Find each line with the string "that" and copy it.

(Task input)

((

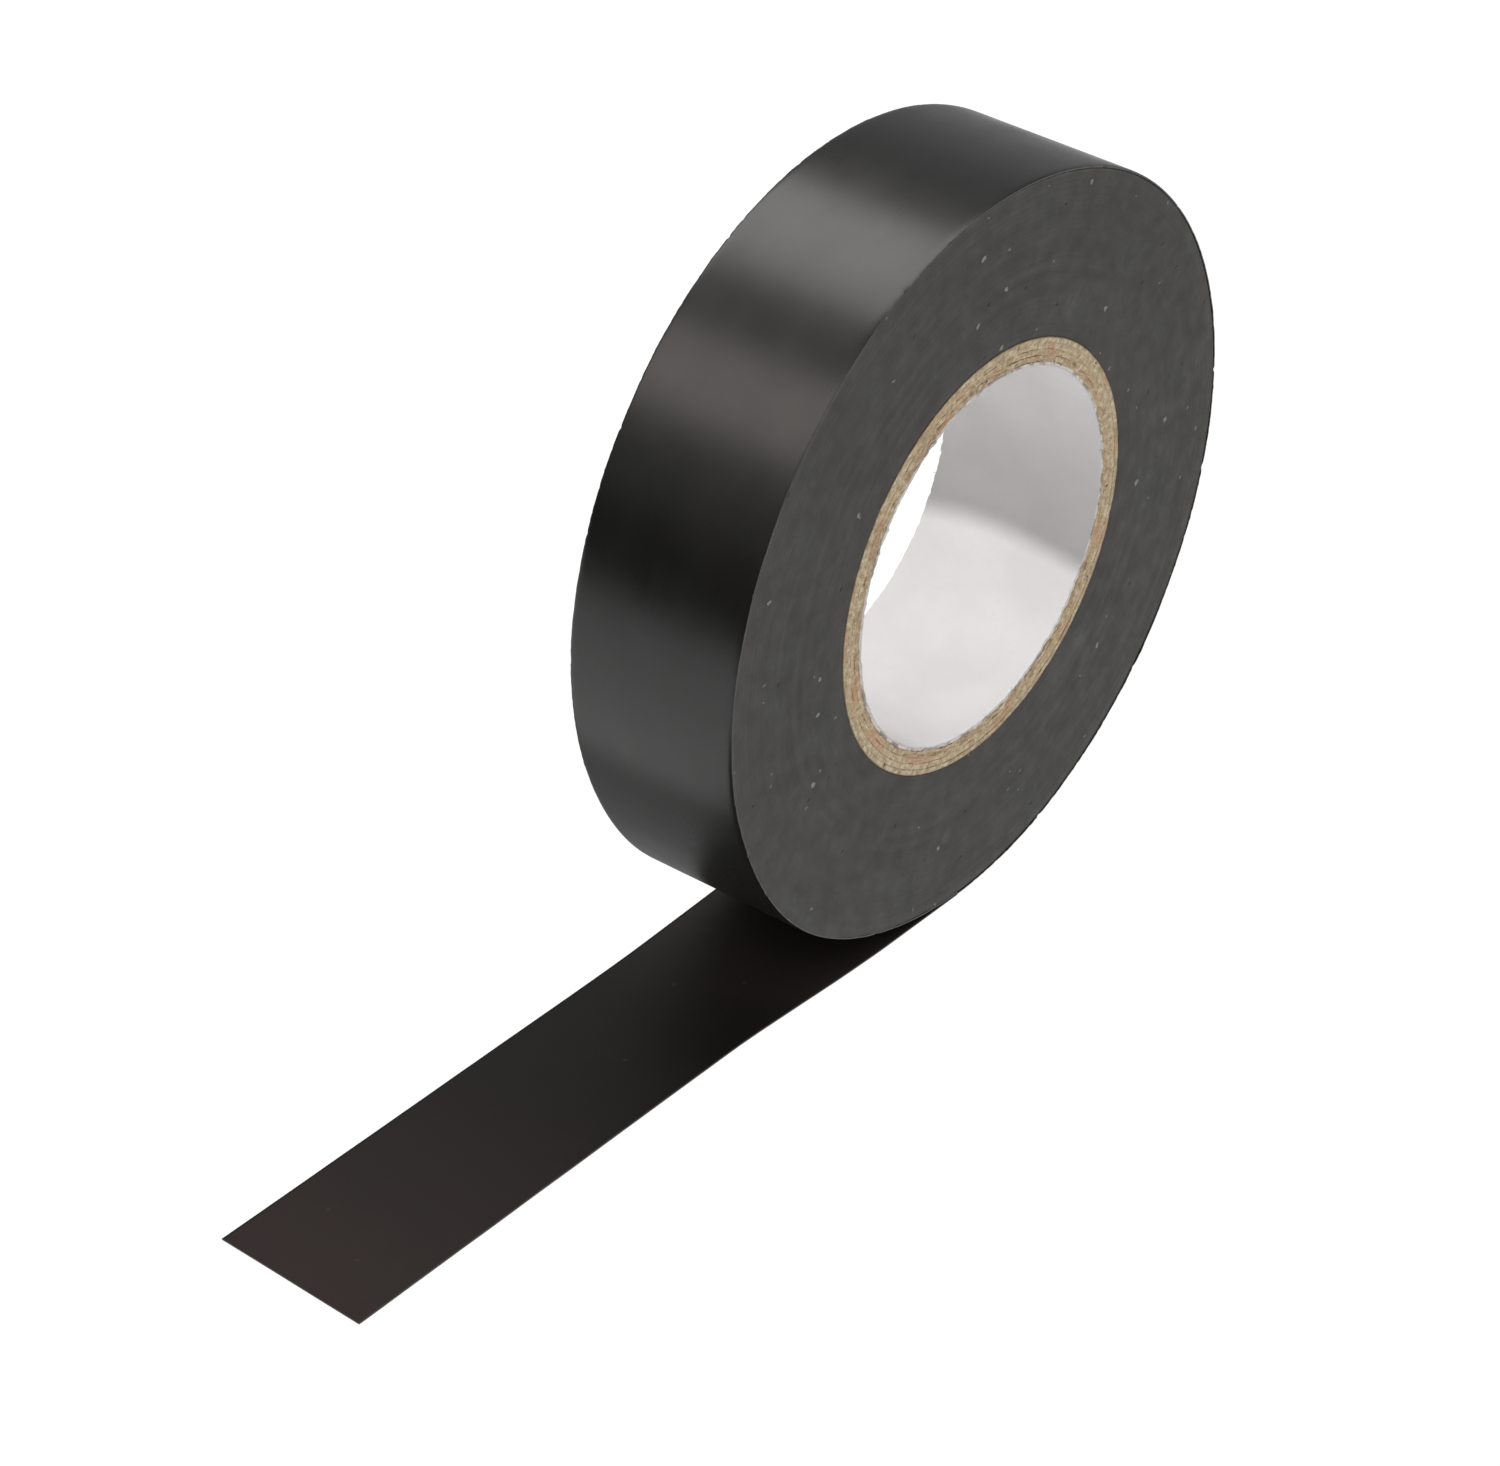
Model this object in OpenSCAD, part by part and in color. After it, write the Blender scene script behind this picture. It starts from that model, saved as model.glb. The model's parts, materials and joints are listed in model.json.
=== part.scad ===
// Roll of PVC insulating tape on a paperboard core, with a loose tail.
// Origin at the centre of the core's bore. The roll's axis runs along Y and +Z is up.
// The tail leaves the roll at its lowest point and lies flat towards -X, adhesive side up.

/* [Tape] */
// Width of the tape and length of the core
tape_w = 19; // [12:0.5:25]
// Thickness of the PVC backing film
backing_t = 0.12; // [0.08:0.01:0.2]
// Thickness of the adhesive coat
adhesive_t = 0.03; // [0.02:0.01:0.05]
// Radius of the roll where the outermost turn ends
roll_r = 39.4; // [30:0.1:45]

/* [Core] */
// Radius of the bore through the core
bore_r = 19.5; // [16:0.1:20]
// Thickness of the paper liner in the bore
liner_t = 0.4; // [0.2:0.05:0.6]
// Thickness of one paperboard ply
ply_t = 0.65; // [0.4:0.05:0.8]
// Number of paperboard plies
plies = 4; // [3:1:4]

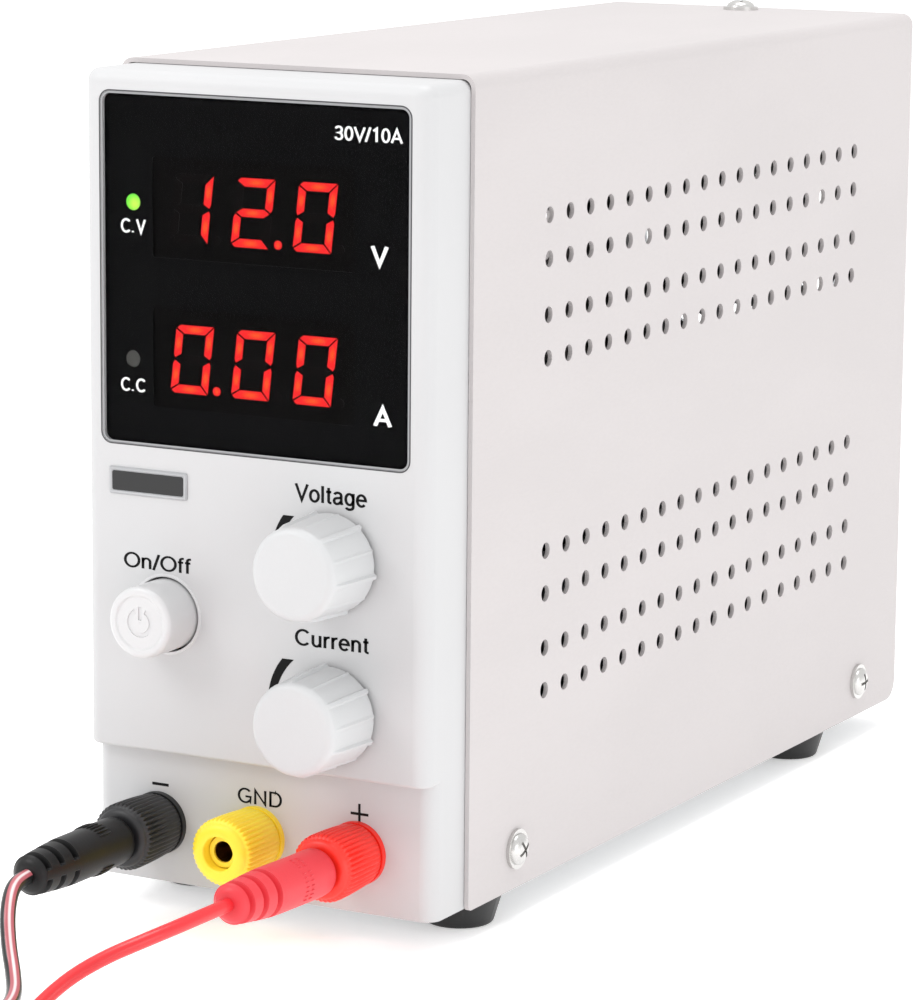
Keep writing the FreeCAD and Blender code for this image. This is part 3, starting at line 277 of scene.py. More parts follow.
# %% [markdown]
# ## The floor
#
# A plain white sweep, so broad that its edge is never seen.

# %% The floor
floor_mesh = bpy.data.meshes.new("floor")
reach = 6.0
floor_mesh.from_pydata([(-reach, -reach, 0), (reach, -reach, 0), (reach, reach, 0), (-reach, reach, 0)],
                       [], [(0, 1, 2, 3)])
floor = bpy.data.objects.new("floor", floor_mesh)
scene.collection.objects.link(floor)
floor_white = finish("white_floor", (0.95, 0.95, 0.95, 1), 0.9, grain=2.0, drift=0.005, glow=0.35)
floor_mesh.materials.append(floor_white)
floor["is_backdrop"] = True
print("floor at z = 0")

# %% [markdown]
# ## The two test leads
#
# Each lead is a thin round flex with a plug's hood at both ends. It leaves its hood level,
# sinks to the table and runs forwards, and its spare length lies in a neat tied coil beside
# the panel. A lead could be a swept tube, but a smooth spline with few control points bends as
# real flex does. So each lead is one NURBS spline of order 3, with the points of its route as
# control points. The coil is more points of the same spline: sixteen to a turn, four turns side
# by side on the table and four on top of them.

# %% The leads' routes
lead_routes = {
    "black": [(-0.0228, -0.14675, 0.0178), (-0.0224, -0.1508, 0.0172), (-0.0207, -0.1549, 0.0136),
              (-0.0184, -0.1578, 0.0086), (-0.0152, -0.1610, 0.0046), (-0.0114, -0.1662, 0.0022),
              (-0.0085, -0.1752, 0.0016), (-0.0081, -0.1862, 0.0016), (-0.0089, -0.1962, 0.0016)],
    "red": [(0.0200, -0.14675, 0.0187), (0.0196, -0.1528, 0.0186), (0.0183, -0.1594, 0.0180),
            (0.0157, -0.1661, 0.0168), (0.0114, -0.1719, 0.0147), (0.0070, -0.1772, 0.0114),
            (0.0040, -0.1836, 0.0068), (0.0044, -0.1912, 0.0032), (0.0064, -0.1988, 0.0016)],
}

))

(Solution for this problem)
Model this object in OpenSCAD, part by part and in color. After it, write the Blender scene script behind this picture. It starts from that model, saved as model.glb. The model's parts, materials and joints are listed in model.json.
# A plain white sweep, so broad that its edge is never seen.